In 1856 he went West and established a drug store and a bank in St. Peter, Minnesota, which was then the capital of the Territory; but the transfer of the seat of government to St. Paul and the panic of 1857 caused the failure of both ventures. After a period of inactivity, he returned East, and in 1868 established a publishing business, D. Lothrop & Company, in Boston. He had carefully matured his plans and determined that his policy should be to cater to the needs of Sunday-schools and to specialize in juvenile literature. He met with such success in this undertaking that, notwithstanding severe losses incurred in the famous Boston fire of 1872, he expanded his business in 1874 and again in 1887.
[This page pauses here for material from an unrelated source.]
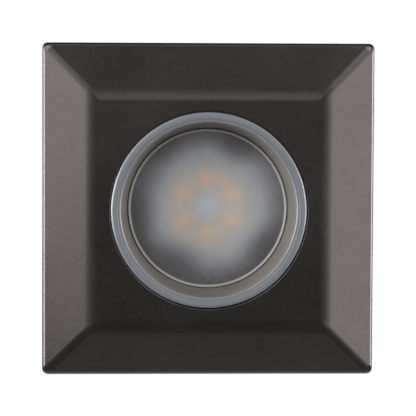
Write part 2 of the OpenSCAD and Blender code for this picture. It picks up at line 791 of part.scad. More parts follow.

He sought to choose the material he published for its interest as well as for its informative and edifying qualities, and though his Sunday-school books had the inevitable moral note, they usually contained things that appealed to the children themselves rather than the more solemn matter that their elders thought they ought to have. In addition to publishing works of such well-known writers as Edward Everett Hale, Thomas Nelson Page, and Margaret Sidney, he founded several popular juvenile periodicals, the best-known of which was Wide Awake, established in 1875 with Mary Mapes Dodge as a prominent contributor.
Achievements
Connections
Lothrop married, first, on July 25, 1860, Ellen Morrill of Dover, New Hampshire, who died in 1880; and, second, on October 4, 1881, Harriett Mulford Stone, who wrote under the name of Margaret Sidney. He had one daughter by the second marriage.